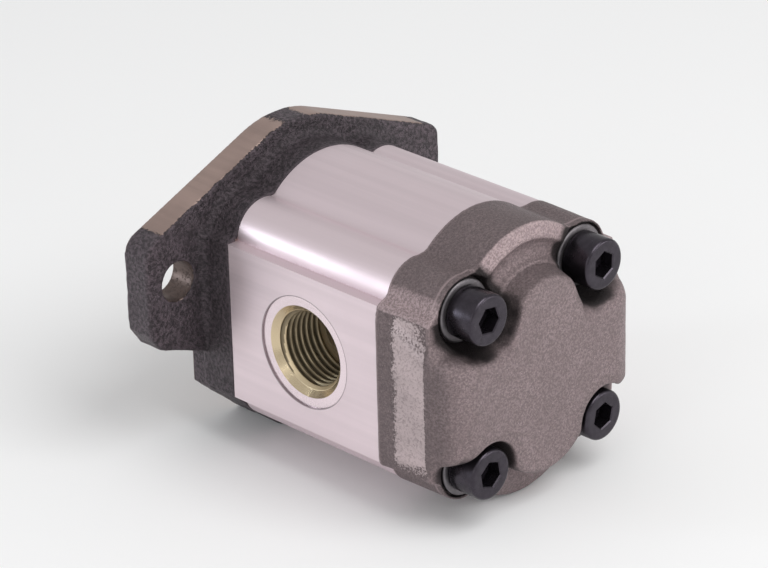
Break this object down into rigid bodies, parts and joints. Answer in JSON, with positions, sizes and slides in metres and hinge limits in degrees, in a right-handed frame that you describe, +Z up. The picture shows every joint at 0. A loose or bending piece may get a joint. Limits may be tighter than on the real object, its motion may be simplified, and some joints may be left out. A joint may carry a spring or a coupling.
{
  "type": "hydraulic gear pump",
  "caption": "External gear pump: splined shaft end, two-ear cast flange, aluminium body with a threaded port on each side and a domed cast rear cover held by socket screws.",
  "frame": {"origin": "where the shaft axis meets the flange's mounting face", "axes": "-Y along the shaft towards its splined end, +Y towards the rear cover, +X through the inlet port, +Z up, with the driven gear below the drive gear"},
  "size_m": [0.1026, 0.1156, 0.0765],
  "materials": {
    "cast_iron_flange": "dark sand-cast skin",
    "cast_iron_cover": "blasted cast skin",
    "body_aluminium": "extruded, fine-milled port faces",
    "block_aluminium": "turned, satin",
    "gear_steel": "case-hardened and ground",
    "bush_bronze": "dry bearing liner",
    "seal_rubber": "matt",
    "backup_ptfe": "waxy white",
    "seal_steel": "pressed",
    "spring_steel": "phosphated",
    "black_oxide_steel": "black oxide, oiled",
    "washer_steel": "grey zinc"
  },
  "bodies": {
    "housing": {"front_flange": "cast_iron_flange", "pump_body": "body_aluminium", "rear_cover": "cast_iron_cover", "front_bearing_block": "block_aluminium", "rear_bearing_block": "block_aluminium", "front_drive_bush": "bush_bronze", "front_driven_bush": "bush_bronze", "rear_drive_bush": "bush_bronze", "rear_driven_bush": "bush_bronze", "front_balance_seal": "seal_rubber", "rear_balance_seal": "seal_rubber", "front_backup_strip": "backup_ptfe", "rear_backup_strip": "backup_ptfe", "front_body_seal": "seal_rubber", "rear_body_seal": "seal_rubber", "shaft_seal_case": "seal_steel", "shaft_seal_lip": "seal_rubber", "garter_spring": "spring_steel", "retaining_ring": "spring_steel", "cover_screws": "black_oxide_steel", "screw_washers": "washer_steel", "dowel_sleeves": "seal_steel"},
    "drive_gear": {"drive_gear_shaft": "gear_steel"},
    "driven_gear": {"driven_gear_shaft": "gear_steel"}
  },
  "joints": [
    {"name": "drive_spin", "type": "hinge", "parent": "housing", "child": "drive_gear", "pos_m": [0, 0, 0], "axis": [0, 1, 0], "continuous": true},
    {"name": "driven_spin", "type": "hinge", "parent": "housing", "child": "driven_gear", "pos_m": [0, 0, -0.022], "axis": [0, 1, 0], "continuous": true}
  ],
  "couplings": [
    {"joint": "driven_spin", "follows": "drive_spin", "ratio": -1}
  ]
}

TASK TO COMPLETE — Show the data once more, exactly as it was written.

COMPLETE ANSWER —
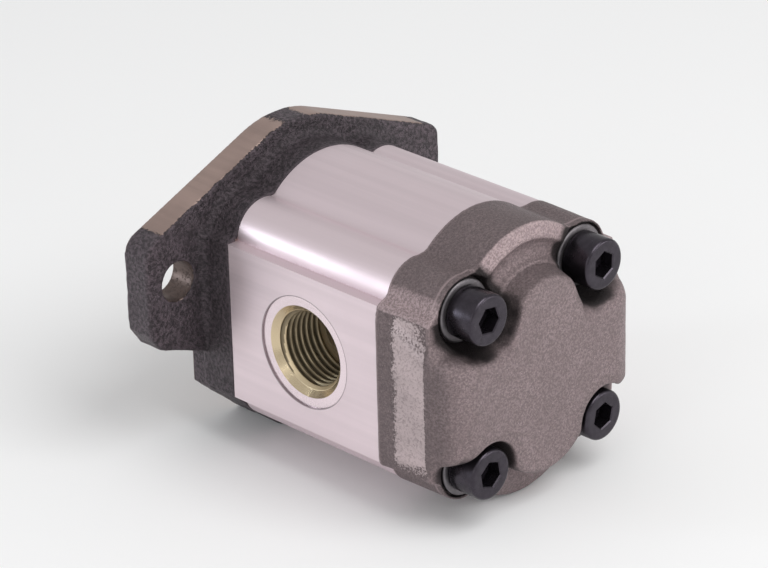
Break this object down into rigid bodies, parts and joints. Answer in JSON, with positions, sizes and slides in metres and hinge limits in degrees, in a right-handed frame that you describe, +Z up. The picture shows every joint at 0. A loose or bending piece may get a joint. Limits may be tighter than on the real object, its motion may be simplified, and some joints may be left out. A joint may carry a spring or a coupling.
{
  "type": "hydraulic gear pump",
  "caption": "External gear pump: splined shaft end, two-ear cast flange, aluminium body with a threaded port on each side and a domed cast rear cover held by socket screws.",
  "frame": {"origin": "where the shaft axis meets the flange's mounting face", "axes": "-Y along the shaft towards its splined end, +Y towards the rear cover, +X through the inlet port, +Z up, with the driven gear below the drive gear"},
  "size_m": [0.1026, 0.1156, 0.0765],
  "materials": {
    "cast_iron_flange": "dark sand-cast skin",
    "cast_iron_cover": "blasted cast skin",
    "body_aluminium": "extruded, fine-milled port faces",
    "block_aluminium": "turned, satin",
    "gear_steel": "case-hardened and ground",
    "bush_bronze": "dry bearing liner",
    "seal_rubber": "matt",
    "backup_ptfe": "waxy white",
    "seal_steel": "pressed",
    "spring_steel": "phosphated",
    "black_oxide_steel": "black oxide, oiled",
    "washer_steel": "grey zinc"
  },
  "bodies": {
    "housing": {"front_flange": "cast_iron_flange", "pump_body": "body_aluminium", "rear_cover": "cast_iron_cover", "front_bearing_block": "block_aluminium", "rear_bearing_block": "block_aluminium", "front_drive_bush": "bush_bronze", "front_driven_bush": "bush_bronze", "rear_drive_bush": "bush_bronze", "rear_driven_bush": "bush_bronze", "front_balance_seal": "seal_rubber", "rear_balance_seal": "seal_rubber", "front_backup_strip": "backup_ptfe", "rear_backup_strip": "backup_ptfe", "front_body_seal": "seal_rubber", "rear_body_seal": "seal_rubber", "shaft_seal_case": "seal_steel", "shaft_seal_lip": "seal_rubber", "garter_spring": "spring_steel", "retaining_ring": "spring_steel", "cover_screws": "black_oxide_steel", "screw_washers": "washer_steel", "dowel_sleeves": "seal_steel"},
    "drive_gear": {"drive_gear_shaft": "gear_steel"},
    "driven_gear": {"driven_gear_shaft": "gear_steel"}
  },
  "joints": [
    {"name": "drive_spin", "type": "hinge", "parent": "housing", "child": "drive_gear", "pos_m": [0, 0, 0], "axis": [0, 1, 0], "continuous": true},
    {"name": "driven_spin", "type": "hinge", "parent": "housing", "child": "driven_gear", "pos_m": [0, 0, -0.022], "axis": [0, 1, 0], "continuous": true}
  ],
  "couplings": [
    {"joint": "driven_spin", "follows": "drive_spin", "ratio": -1}
  ]
}